In much of the Global South, Washington’s rhetoric about freedom and democracy feels increasingly hollow, U.S. strategy too often defaults to security alliances while neglecting the economic tools, that’s to say trade, investment, infrastructure, that shape daily realities.

That neglect creates a vacuum. And physics advises us that vacuums rarely stay empty for long.

Plateau or Pivot?

The next decade will show whether China’s soft power stall is terminal, or whether Beijing can recalibrate, even slightly rebrand? 

If it doubles down on surveillance exports, heavy-handed diplomacy, and coercion, its plateau could tip into decline, leaving both tiers skeptical. However, if it finds a way to pair economic outreach with a somewhat lighter cultural touch, China could continue expanding its appeal across much of the Global South, and perhaps claw back a modicum of credibility in the North, especially if the U.S. continues to adopt a more insular international posture. 

This is not a morality play. It is a contest for influence, shaped less by ideals than by roads built, investments delivered, and partnerships sustained. While China may look a little stalled in Berlin, Ottawa, or Tokyo, it still looks a little more like an opportunity in Nairobi, São Paulo, and Jakarta.

And if Washington keeps tripping over itself, Beijing may not need fireworks to remind the world that it’s still in the game.


Read this.
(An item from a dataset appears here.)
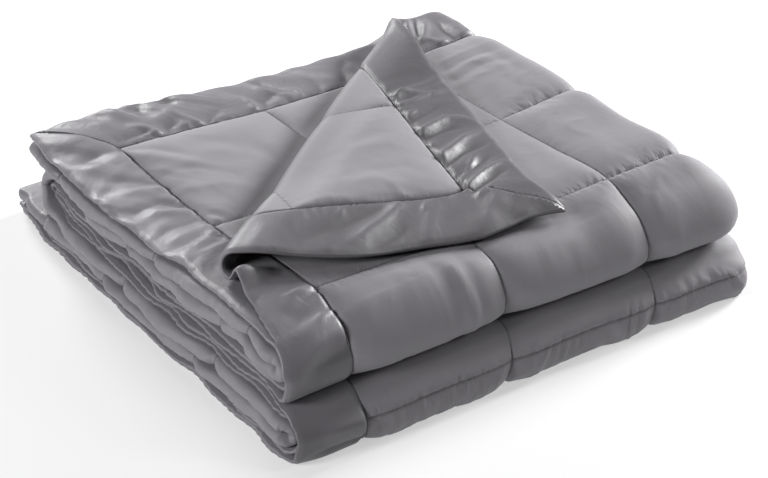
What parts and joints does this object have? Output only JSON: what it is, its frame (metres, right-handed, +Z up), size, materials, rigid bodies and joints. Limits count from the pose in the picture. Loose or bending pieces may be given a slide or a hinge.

Notice that. Do something.

Read this: Pew Research Center on declining views of China in advanced economies.

Notice that: Afrobarometer shows sustained African support for Chinese investment, and ISEAS data highlights Southeast Asia’s pragmatic embrace.

Do something: When evaluating geopolitical “decline,” ask: decline for whom? Pay attention to which global voices, Northern or Southern, are amplified in your news feed by the algorithm you pour your choices into. The story changes depending on where you choose to stand.